Please as usual reading.

Daniel Coffeen said...

Wasn't it you who commented something about the surprising tenacity with which people cling to an ego in control? The way people use the word technology drives me bat shit, as if technology needs to have blips and beeps, as if concepts and grammar and ideology were not technology.

drwatson said...

Yes, I think that was me. And yes it's fucking ridiculous the way technology is thought about. I mean the word techne meant something like "art or craft knowledge." I mean technology at first seems like an epistemology, but it's an ontology - or better, I want to say it's an ecology.

I know you aren't a big Heidegger guy - but Richard Rojcewick wrote a book on the Gods and Technology in Heidegger and his book is better than Heidegger's essay. He starts with Aristotle and moves forward. It's that wonderful philosophy book that's also a page turner.

But people that say technology is a tool remind me of people that say "guns don't kill people..." I mean yes they are sort of, I mean kind of correct, and the dumbest level. But at any level that's remotely interesting, they are hard to even talk to.

It reminds me of a recent Beavis and Butthead episode - yep, going there - where there is a protest about not learning evolution because of Intelligent Design and Butthead says "Let me get this straight. If something is too difficult, we don't have to learn it."

That's what it feels like to me. There is a desire and a certain kind of technology is fueling it - to suggest that simple is better. Students often say things like "get to the point."

I mean technology is not neutral - not if we've learned anything from McLuhan - and it seems to me that the world is asking me to be a multi-tasker And that's the way technology is an ontology. And like I said - I think ecology is a better way to think of it.

I mean if you take earthworms out of an environment - you change the whole thing. So, if you put an IPhone or Facebook (which I totally use and enjoy at least half the time) you should be changing the ways people go. And if you change the ways people go, then pretty soon you will change what it means to be a person - and so forth.

drwatson said...

Sorry those tangents were taken up so quickly - just reread that and I need to fill some gaps. But I think you'll get the spirit of what I'm saying.
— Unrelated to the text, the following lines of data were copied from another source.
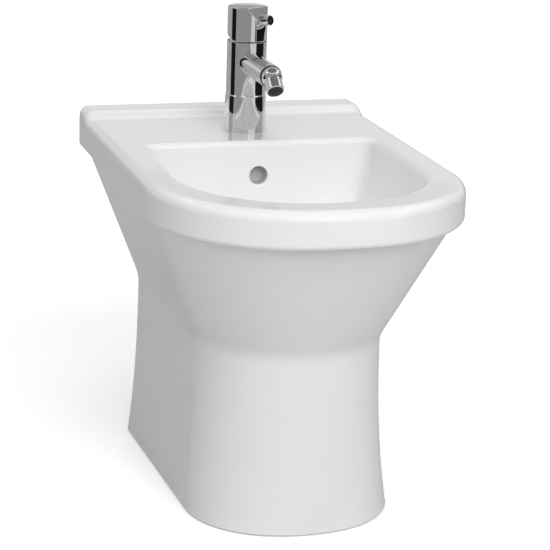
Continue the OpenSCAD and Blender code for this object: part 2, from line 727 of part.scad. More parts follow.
// ---- ball joint nozzle ----------------------------------------------------
socket_r = ball_d / 2 + gap;
swing = 18;          // how far the cup tilts about the ball's neck
cup_len = 10;
seal_near = 4.8;
seal_far = 7;
module spout_ball() {
  color(chrome) at_tap() at_ball(neck_angle) difference() {
    union() {
      sphere(d = ball_d, $fn = round_fn);
      rotate([180, 0, 0]) cylinder(d = ball_neck_d, h = ball_neck_len, $fn = 32);
    }
    translate([0, 0, -ball_neck_len - over]) cylinder(d = 5, h = ball_neck_len + ball_d, $fn = 32);
  }
}
module nozzle_cup() {
  color(chrome) at_tap() at_ball(nozzle_angle) difference() {
    union() {
      sphere(d = cup_d, $fn = round_fn);
      cylinder(d = nozzle_d, h = cup_len - 0.5, $fn = round_fn);
      cylinder(d = nozzle_d - 1, h = cup_len, $fn = round_fn);
    }
    sphere(r = socket_r, $fn = round_fn);
    cylinder(r = socket_r, h = cup_d, $fn = round_fn);
    neck_cone();
  }
}
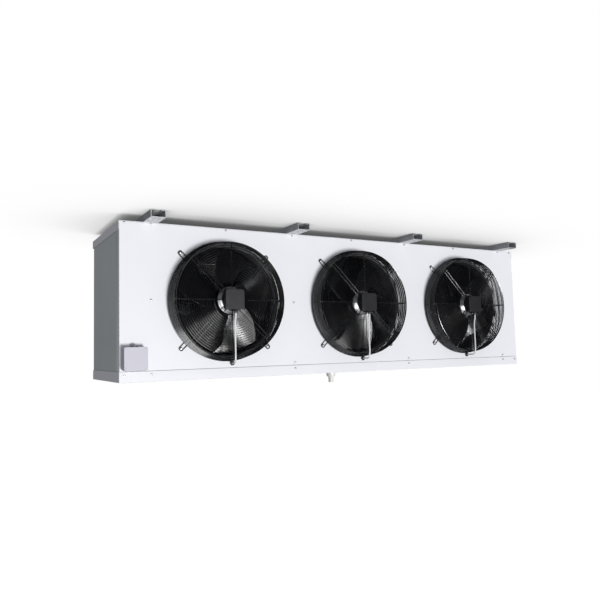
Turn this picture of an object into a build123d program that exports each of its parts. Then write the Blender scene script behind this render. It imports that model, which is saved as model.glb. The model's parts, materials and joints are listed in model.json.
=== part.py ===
from build123d import *
import math
import os

os.makedirs("parts", exist_ok=True)

# Ceiling unit cooler with three axial fans, in millimetres.
# It is laid out from the casing's left, front, bottom corner: x runs along it, y from the fans to the
# coil, z up. Each piece is then moved so that the centre of the hanger slots is the origin.

# Casing, laid round the fans
depth = 547
sheet = 1.5
bend_radius = 3
front_return = 48
top_flange = 38
top_overhang = 12
panel_foot = 18
cover_front = 12
cover_drop = 24

# Fans: the impeller's size and the sheet left round the mouths give the casing its size
impeller_radius = 250
tip_clearance = 6
mouth_flare = 6.5
collar_depth = 34
collar_flange = 10
collar_sides = 28
sheet_left_of_fans = 225.5
sheet_between_fans = 220
sheet_right_of_fans = 189.5
sheet_under_fans = 93.5
sheet_over_fans = 81.5

# Bulkheads: coil plates at both ends, partitions between the fans
first_bulkhead = 138
last_bulkhead_margin = 123
partition_margins = (103.5, 74.5)
plate_sheet = 2
bulkhead_foot = 48
screw_flange = 24
partition_flange = 16

# Impeller: sickle blades pressed in three flats and welded on the motor's turning can
blade_count = 5
blade_sheet = 2
blade_centre = 8
blade_stagger = 20
blade_camber = 17
blade_lead_share = 0.82
blade_trail_share = 0.256
blade_edge_steps = 4
blade_tip_steps = 3
blade_root_angle = 45
blade_lead_angle = 33
blade_trail_angle = -21
blade_tip_lead_angle = 50
blade_tip_trail_angle = -3
impeller_angles = (0, 23, 49)

# Motor, external rotor type, held at the middle of the guard
plate_radius = 50
plate_thickness = 6
plate_sides = 16
bell_radius = 62
bell_depth = 25
bell_sides = 20
rotor_gap = 1.5
rotor_radius = 61
rotor_length = 88
rotor_sides = 20
shaft_radius = 6
shaft_clearance = 0.05
shaft_end_clearance = 0.5
shaft_sides = 16
bearing_radius = 14
bearing_width = 18
bearing_sides = 10

# Terminal box on the motor and its lead
terminal_side = 92
terminal_depth = 34
terminal_corner = 14
terminal_edge = 2.5
lead_radius = 4.25
lead_sides = 5
lead_shift = 8
lead_slant = 2
lead_sway = 1
lead_clearance = 0.5
lead_exit = 17
lead_drop = 44
lead_bends = (34, 60, 18, 40)
lead_rim_gap = 22
lead_end = 25
lead_foot_shift = 30
lead_foot_gap = 12
gland_flats = 15
gland_length = 16
grommet_flats = 22
grommet_height = 4
grommet_clearance = 0.2

# Wire guard: rings welded on the front of the bent arms, doubled arms that end in screw eyes
guard_depth = 85
rim_margin = 1.5
base_margin = 13.5
ring_sides = 16
frame_wire = 5
ring_wire = 3.5
front_ring_shares = (0.4167, 0.625, 0.8333)
arm_turns = (0, 90, 180, 270)
doubled_arm_turns = (45, 135, 225, 315)
arm_spacing = 18
eye_margin = 42.5
eye_reach = 9
eye_tip_width = 12
guard_screw_flats = 10
guard_screw_height = 4

# Drip tray and drain
tray_lip = 45.5
pan_sheet = 1.2
pan_clearance = 0.3
pan_wall = 14
pan_fall = 9
pan_flat = 64
drain_forward = 30.5
drain_radius = 14
drain_thread_radius = 15.5
drain_bore = 11
drain_drop = 62
drain_flange_radius = 25
drain_flange = 3
drain_nut_radius = 28
drain_nut_height = 29
drain_sides = 12
gasket_thickness = 2
thread_clearance = 0.5

# Coil
fin_margin_back = 12
fin_depth = 150
fin_foot = 62
fin_margin_top = 10
fin_thickness = 1
fin_count = 26
fin_margin = 6
tube_radius = 8
tube_rows = 2
tube_row_pitch = 75
tube_sides = 6
tubes_high = 12
tube_margin = 28
bend_reach = 34
suction_header_radius = 17.5
liquid_header_radius = 9
header_gap = 4
header_sides = 12
suction_radius = 14.3
liquid_radius = 8
stub_reach = 38
suction_stub_drop = 44
liquid_stub_drop = 132
stub_clearance = 4
stub_hole_sides = 12
heater_radius = 4.25
heater_count = 3
tube_count_per_heater = 4
heater_gap = 1

# Hanging brackets, lipped channels open upwards
bracket_width = 66
bracket_height = 32
bracket_lip = 20
bracket_sheet = 2.5
bracket_reach = 120
slot_width = 13
slot_length = 30
slot_margin = 35
bracket_bolt_margin = 60
bracket_bolt_flats = 13
bracket_bolt_height = 5.5

# Junction box on the front panel
box_left = 8
box_foot = 50
box_side = 101
box_depth = 40
box_wall = 3
box_corner = 5
lid_depth = 12
lid_screw_inset = 9
lid_screw_flats = 7
lid_screw_height = 1.5
box_gland_flats = 30
box_gland_height = 10

# Sheet screws
screw_flats = 9
screw_height = 4
top_screw_drop = 8
low_screw_rise = 14
tray_screw_rise = 31
corner_screw_inset = 22
end_screw_margin = 100

# Places worked out from the sizes
throat_radius = impeller_radius + tip_clearance
mouth_radius = throat_radius + mouth_flare
rim_ring_radius = mouth_radius + rim_margin
base_ring_radius = mouth_radius + base_margin
eye_radius = mouth_radius + eye_margin
fan_pitch = 2 * mouth_radius + sheet_between_fans
fan_places = [sheet_left_of_fans + mouth_radius + index * fan_pitch for index in range(len(impeller_angles))]
fan_height = sheet_under_fans + mouth_radius
length = fan_places[-1] + mouth_radius + sheet_right_of_fans
height = fan_height + mouth_radius + sheet_over_fans
partition_places = [place + mouth_radius + margin for place, margin in zip(fan_places, partition_margins)]
bulkhead_places = [first_bulkhead, *partition_places, length - last_bulkhead_margin]
drain_back = depth / 2 - drain_forward
fin_front = depth - fin_margin_back - fin_depth
fin_top = height - fin_margin_top
tube_pitch = (fin_top - fin_foot - 2 * tube_margin) / (tubes_high - 1)
origin = Vector((bulkhead_places[0] + bulkhead_places[-1]) / 2, depth / 2, height + bracket_sheet)
bell_front = plate_thickness - guard_depth
bell_back = bell_front + bell_depth
bearing_front = bell_back - bearing_width
rotor_front = bell_back + rotor_gap
rotor_back = rotor_front + rotor_length
lead_front = -guard_depth - frame_wire - lead_clearance - lead_radius
lead_level = -guard_depth - terminal_depth / 2
fin_left = bulkhead_places[0] - screw_flange / 2 + plate_sheet + fin_margin
fin_right = bulkhead_places[-1] + screw_flange / 2 - plate_sheet - fin_margin
tube_foot = fin_foot + tube_margin
row_places = [fin_front + (fin_depth - (tube_rows - 1) * tube_row_pitch) / 2 + row * tube_row_pitch
              for row in range(tube_rows)]
heater_place = fin_front - heater_gap - heater_radius
partition_back = heater_place - heater_radius - heater_gap
tube_left = bulkhead_places[0] - screw_flange / 2
tube_right = bulkhead_places[-1] + screw_flange / 2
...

By the way - I blame my tangential thinking on my love for jazz and I was just watching a Charles Mingus documentary. So I'll throw the blame on that.

Daniel Coffeen said...

It's funny: as I read your post, I thought to myself: this is an incredibly lucid, approachable explanation of why technology is ontological. That last paragraph about earthworms and iPhones is perfect.

drwatson said...

That is funny. I'm sort of known for tangents when I teach - I make fun of myself a lot. I realized how bad it was getting when during the last Expository Writing class this semester this girl goes "Hey could you just talk one more time about "dumpster kitties." I had for reasons I can't explain elaborated on the difference between cats and dogs and why I love cats - basically if you put a cat and dog next to a dumpster one of them survives. Anyhow, that's about random as hell - but yeah I do like the earthworm analogy - it cuts through a lot of the complications of the subject quickly - at least I hope it does.

Daniel Coffeen said...

The tangent is the whole pleasure of teaching — and learning. It's called thinking. I always followed tangents because I wanted to perform thinking on the fly — its pleasures and mechanics.